The ATLAS experiment searched through all of its collision data at 13 trillion electron volts and found no evidence of this happening. For some models, the predictions called for roughly 200 black hole events in a particular energy range. Only one event was observed, which is consistent with normal background noise. This doesn’t disprove extra dimensions entirely, but it does rule out the versions where the extra dimensions are large enough to produce effects at LHC energies. If the 9th dimension exists, it’s smaller than these experiments can currently probe.

Why You Can’t Picture It

Human spatial intuition is built for three dimensions. You can picture a point (zero dimensions), a line (one), a flat surface (two), and the 3D world around you. A fourth spatial dimension is already impossible to truly visualize, though you can use analogies: just as a 3D object casts a 2D shadow, a 4D object would cast a 3D shadow. The tesseract, or hypercube, is the most famous example of this kind of projection.

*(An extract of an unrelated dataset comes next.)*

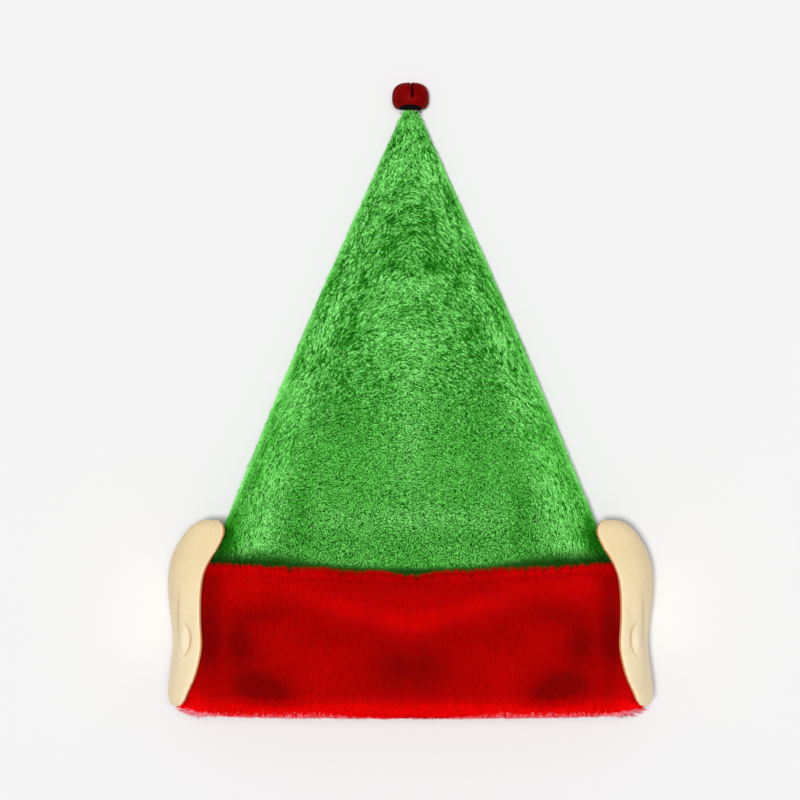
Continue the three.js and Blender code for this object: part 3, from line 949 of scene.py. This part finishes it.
def hem_way(places, normals):
    """The loose strands along the hem stick down, and at its corners outwards too."""
    way = np.zeros_like(places)
    way[:, 0] = np.sign(places[:, 0]) * (0.1 + 0.9 * off_middle(places, 118, 142))
    way[:, 1] = -1
    return way


def hem_look(places):
    corner = off_middle(places, 118, 140)
    return {
        **cuff_look(places),
        "uneven": 0.3,
        "length": (2.2 + 5.0 * corner) * MM,
        "width": (0.3 + 0.3 * corner) * MM,
        "lift": 0.9 - 0.3 * corner,
        "tip_lift": 0.6 - 0.4 * corner,
        "lift_stray": 0.2,
        "stray": 0.35,
        "tuft_wide": 1.6 * MM,
        "gather": 0.9,
        "tone": 0.72,
        "strand_tone": 0.2,
    }


# The ears

# The two lines drawn into an ear, in mm: how far up the hat, and how far out from its middle
EAR_OUTER_LINE = [(-162, 142.1), (-154, 144.6), (-144, 145.8), (-132, 145.8), (-113, 144.6)]
EAR_INNER_LINE = [
    (-162, 142.1), (-158.1, 139.5), (-153.7, 138.0),
    (-148.7, 137.7), (-143.6, 138.9), (-139.9, 141.4),
]

# The raised lobe between them, in mm, with its height as a share of the lines' depth
EAR_LOBE = [{"x": 141.8, "y": -151, "wide": 2.6, "tall": 7.5, "tilt": 0, "depth": 1.3}]

# How far in from its inner edge an ear's rim goes, and how fine that edge is followed, in mm
EAR_RIM = 4.0
EAR_STEP = 1.5

# How deep the ear's lines are pressed in
EAR_RELIEF = 0.4 * MM


def drawn_line(across, up, line, width):
    """1 on the line, fading over its width."""
    return np.exp(-(((across - np.interp(up, *zip(*line))) / width) ** 2))


def ear_numbers(points):
    """How near each point is to the ear's inner rim, how high up the ear, and its drawn-in lines."""
    across, up = np.abs(points[:, 0]) / MM, points[:, 1] / MM
    steps = np.round((up - up.min()) / EAR_STEP).astype(int)
    inner = np.full(steps.max() + 1, 1e3)
    np.minimum.at(inner, steps, across)
    rim = 1 - np.clip((across - inner[steps]) / EAR_RIM, 0, 1)
    height = smooth(up, -150, -90)
    outer_ends = smooth(up, -163, -158) * (1 - smooth(up, -135, -112))
    inner_ends = smooth(up, -163, -160.5) * (1 - smooth(up, -141, -138.5))
    groove = np.maximum(
        0.6 * drawn_line(across, up, EAR_OUTER_LINE, 0.6) * outer_ends,
        drawn_line(across, up, EAR_INNER_LINE, 0.75) * inner_ends,
    )
    return rim, height, groove - patches(points, EAR_LOBE)


def make_ear(node):
    obj = smooth_copy(node + "_foam", node, EAR)
    points, normals, _ = read(obj.data)
    numbers = ear_numbers(points)
    points -= normals * (numbers[2] * EAR_RELIEF * (normals[:, 2] > 0))[:, None]
    move_points(obj.data, points)
    write_numbers(obj.data, "ear", numbers)
    return obj


# The bell

BELL_HEIGHT = 17 * MM
BELL_GIRTH = 6.3 * MM
BELL_RADIUS = 11.65 * MM
BELL_BASE = 7.6 * MM
BELL_WALL = 0.9 * MM

# How boxy the bell is above its girth: 2 is round
BELL_SQUARE = 2.8

# How many sides it has, its rings above its girth, and where those below it are, as shares
BELL_STEPS = 72
BELL_RINGS = 18
BELL_LOW_RINGS = (0, 0.04, 0.1, 0.2, 0.32, 0.46, 0.62, 0.8)

# How the bell is turned, in degrees, its crossed slots, and its softened edges
BELL_TURN = 6
SLOT_WIDTH = 1.7 * MM
SLOT_ABOVE_GIRTH = 0.6 * MM
SLOT_TALL = 16 * MM
SLOT_LONG = 28 * MM
SOFT_EDGE = 0.22 * MM

# The loop at its foot
LOOP_RADIUS = 2.6 * MM
LOOP_WIRE = 0.6 * MM
LOOP_POINTS = 12


def bell_radius(height, wall):
    base, girth = BELL_BASE - wall, BELL_RADIUS - wall
    if height < BELL_GIRTH:
        t = 1 - (height - wall) / (BELL_GIRTH - wall)
        return base + (girth - base) * math.sqrt(max(0.0, 1 - t * t))
    t = (height - BELL_GIRTH) / (BELL_HEIGHT - wall - BELL_GIRTH)
    return girth * max(0.0, 1 - t**BELL_SQUARE) ** (1 / BELL_SQUARE)


def turned(name, profile, steps, finish):
    """A body of revolution round the Y axis; the profile runs from pole to pole."""
    build = bmesh.new()
    rings = []
    for radius, height in profile:
        turns = [2 * math.pi * k / steps for k in range(steps if radius else 1)]
        rings.append(
            [build.verts.new((radius * math.cos(a), height, radius * math.sin(a))) for a in turns]
        )
    for low, high in zip(rings, rings[1:]):
        for k in range(steps):
            j = (k + 1) % steps
            corners = [low[k % len(low)], low[j % len(low)], high[j % len(high)], high[k % len(high)]]
            build.faces.new(list(dict.fromkeys(corners)))
    bmesh.ops.recalc_face_normals(build, faces=build.faces)
    mesh = bpy.data.meshes.new(name)
    build.to_mesh(mesh)
    build.free()
    return add_object(name, mesh, finish)


def bell_shell(name, wall, finish):
    top = BELL_HEIGHT - wall
    low = [wall + (BELL_GIRTH - wall) * s for s in BELL_LOW_RINGS]
    high = [
        BELL_GIRTH + (top - BELL_GIRTH) * math.sin(math.pi / 2 * s / BELL_RINGS)
        for s in range(BELL_RINGS)
    ]
    sides = [(bell_radius(y, wall), y) for y in low + high]
    return turned(name, [(0, wall), *sides, (0, top)], BELL_STEPS, finish)


def cut(obj, cutters):
    for cutter in cutters:
        modifier = obj.modifiers.new("cut", "BOOLEAN")
        modifier.object = cutter
        modifier.solver = "EXACT"
    settle(obj)
    for cutter in cutters:
        bpy.data.objects.remove(cutter)


def slot_cutter(turn):
    """A slot across the bell's pole, down to just above its girth."""
    build = bmesh.new()
    bmesh.ops.create_cube(build, size=1.0)
    for vertex in build.verts:
        vertex.co.x *= SLOT_WIDTH
        vertex.co.y = (vertex.co.y + 0.5) * SLOT_TALL + BELL_GIRTH + SLOT_ABOVE_GIRTH
        vertex.co.z *= SLOT_LONG
    matrix = Matrix.Rotation(math.radians(turn), 3, "Y")
    bmesh.ops.rotate(build, verts=build.verts, cent=(0, 0, 0), matrix=matrix)
    mesh = bpy.data.meshes.new("slot")
    build.to_mesh(mesh)
    build.free()
    return add_object("slot", mesh, LACQUER)


def tube(name, points, radius, finish, closed):
    """A round wire or thread through the points."""
    curve = bpy.data.curves.new(name, "CURVE")
    curve.dimensions = "3D"
    curve.bevel_depth = radius
    curve.bevel_resolution = 4
    curve.resolution_u = 6
    spline = curve.splines.new("NURBS")
    spline.points.add(len(points) - 1)
    for spot, place in zip(spline.points, points):
        spot.co = (*place, 1.0)
    spline.use_cyclic_u = closed
    spline.use_endpoint_u = not closed
    spline.order_u = 4
    curve.use_fill_caps = not closed
    line = bpy.data.objects.new(name, curve)
    bpy.context.scene.collection.objects.link(line)
    mesh = made_mesh(line)
    bpy.data.objects.remove(line)
    smooth_faces(mesh)
    return add_object(name, mesh, finish)


def make_bell():
    shell = bell_shell("bell_shell", 0.0, LACQUER)
    hollow = bell_shell("bell_hollow", BELL_WALL, LACQUER)
    cut(shell, [hollow, slot_cutter(BELL_TURN), slot_cutter(BELL_TURN + 90)])
    soften = shell.modifiers.new("edges", "BEVEL")
    soften.width = SOFT_EDGE
    soften.segments = 2
    soften.limit_method = "ANGLE"
    soften.angle_limit = math.radians(40)
    settle(shell)
    shell.data.transform(Matrix.Translation((0, BELL_Y, BELL_Z)))
    smooth_faces(shell.data)
    shell.data.set_sharp_from_angle(angle=math.radians(50))
    turns = [2 * math.pi * k / LOOP_POINTS for k in range(LOOP_POINTS)]
    round_about = [
        (LOOP_RADIUS * math.cos(a), BELL_Y + LOOP_RADIUS * math.sin(a), BELL_Z) for a in turns
    ]
    return [shell, tube("bell_loop", round_about, LOOP_WIRE, LACQUER, True)]


# The thread's way from the bell's loop to its free end, in mm from the bell's foot
THREAD_ROUTE = [
    (-0.5, -5.0, 0.5),
    (-0.8, -2.6, 1.6),
    (0.2, -1.6, 1.9),
    (1.2, -2.2, 1.5),
    (2.4, -3.2, 2.4),
    (3.8, -2.0, 3.4),
    (5.0, -0.2, 3.6),
    (6.2, -0.8, 3.0),
    (6.6, -2.4, 2.2),
]

# How thick the thread is there, and in its rows round the front of the bell's foot
THREAD_RADIUS = 0.32 * MM
ROW_RADIUS = 0.34 * MM

# How many rows there are, of how many points, and where each starts and how far it goes, in degrees
ROWS = 5
ROW_POINTS = 12
ROW_START = 32
ROW_SPAN = 116

# Where the rows start, in mm, and how much higher each is in its middle than the one before
ROW_FOOT = -0.2
ROW_RISE = 0.62

# How much the sine grows from a row's start to its middle
ROW_BULGE = 0.47


def make_thread():
    """The black thread that ties the bell's loop to the tip, with one free end, and its rows round
    the bell's foot, which also stand in for the shade where the foot meets the tip.
    """
    points = [(x * MM, BELL_Y + y * MM, BELL_Z + z * MM) for x, y, z in THREAD_ROUTE]
    ties = [tube("bell_thread", points, THREAD_RADIUS, THREAD, False)]
    # Rows of black thread round the front of the bell's foot; their dark also stands in for the shade
    # where the foot meets the tip.
    for row in range(ROWS):
        points = []
        for k in range(ROW_POINTS + 1):
            angle = math.radians(ROW_START + ROW_SPAN * k / ROW_POINTS)
            bulge = (math.sin(angle) - math.sin(math.radians(ROW_START))) / ROW_BULGE
            height = (ROW_FOOT + ROW_RISE * row * bulge) * MM
            radius = bell_radius(max(height, 0), 0) + 0.2 * MM
            out, up = radius * math.cos(angle), radius * math.sin(angle)
            points.append((out, BELL_Y + height, BELL_Z + up))
        ties.append(tube(f"bell_thread_shade_{row}", points, ROW_RADIUS, THREAD, False))
    return ties


# Studio

# The photo's size in pixels, and what one of them is on the hat
PICTURE = 800
PIXEL = 0.63 * MM

# A long lens, in mm, so far above the hat's outline that it makes the photo's frame
LENS = 250
SENSOR = 36
CAMERA_AWAY = PICTURE * PIXEL / SENSOR * LENS
OUTLINE_Z = 35 * MM

# How much larger the hat is in the photo than it would be so, and how far off the middle it is
CLOSER = 1.003
CAMERA_X = -10.5 * PIXEL
CAMERA_Y = -1.5 * PIXEL

# Two soft suns: how far each leans from straight above, which way, how strong and how soft it is
SUNS = [
    {"name": "key", "lean": 5.5, "turn": -72, "strength": 1.66, "spread": 7},
    {"name": "fill", "lean": 3, "turn": 150, "strength": 0.98, "spread": 14},
]
ROOM_LIGHT = 0.22

# Half of the floor's side, in metres
FLOOR_HALF = 4


def make_studio():
    scene = bpy.context.scene
    scene.view_settings.view_transform = "Standard"
    floor = bpy.data.meshes.new("floor")
    corners = [(x * FLOOR_HALF, y * FLOOR_HALF, 0) for x, y in ((-1, -1), (1, -1), (1, 1), (-1, 1))]
    floor.from_pydata(corners, [], [(0, 1, 2, 3)])
    add_object("floor", floor, FLOOR)

    world = bpy.data.worlds.new("soft_room")
    world.use_nodes = True
    room = world.node_tree.nodes["Background"].inputs
    room["Color"].default_value = (1, 1, 1, 1)
    room["Strength"].default_value = ROOM_LIGHT
    scene.world = world
    for sun in SUNS:
        light = bpy.data.lights.new(sun["name"], "SUN")
        light.energy = sun["strength"]
        light.angle = math.radians(sun["spread"])
        lamp = bpy.data.objects.new(sun["name"], light)
        lamp.rotation_euler = (math.radians(sun["lean"]), 0, math.radians(sun["turn"]))
        scene.collection.objects.link(lamp)

    camera = bpy.data.cameras.new("camera")
    camera.lens = LENS * CLOSER
    camera.sensor_width = SENSOR
    camera.clip_end = 20
    eye = bpy.data.objects.new("camera", camera)
    eye.location = (CAMERA_X, CAMERA_Y, CAMERA_AWAY + OUTLINE_Z)
    scene.collection.objects.link(eye)
    scene.camera = eye


# Everything is made in place of the CAD ears, cone, cuff and bell, which are hidden, and each piece
# hangs on the root body

make_studio()
ears = {node: make_ear(node) for node in ("left_ear", "right_ear")}
ear_trees = [tree_of(ear.data) for ear in ears.values()]
bell = make_bell()
bell_tree = tree_of(bell[0].data)
crown = make_crown(tree_of(NODES["cuff"].data), ear_trees, bell_tree)
cuff = make_cuff(tree_of(NODES["crown"].data), ear_trees)
threads = make_thread()

for node, ear in ears.items():
    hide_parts(node)
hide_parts("crown")
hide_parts("cuff")
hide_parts("bell")
for slot in NODES["bell_pellet"].material_slots:
    slot.material = STEEL.material

for piece in [*crown, *cuff, *ears.values(), *bell, *threads]:
    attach(piece, "root")
    piece not in threads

By the time you reach the 9th spatial dimension, you’re six layers of abstraction beyond anything the human brain evolved to handle. Each new dimension is a direction perpendicular to all the ones before it. In three dimensions, you can have at most three mutually perpendicular lines. The 9th dimension is a direction perpendicular to eight others simultaneously, something that’s perfectly coherent in mathematics but has no analog in visual experience. Physicists who work with these dimensions don’t picture them. They calculate with them, using equations that work regardless of whether anyone can form a mental image.

The honest answer to “what does the 9th dimension look like” is that it looks like math. It’s a coordinate in an equation, a direction in an abstract space that may or may not correspond to physical reality. If it exists, it’s curled up smaller than anything we’ve ever measured, woven into the fabric of space at every point around you, shaping the way gravity behaves and the way fundamental particles vibrate, all while remaining completely invisible.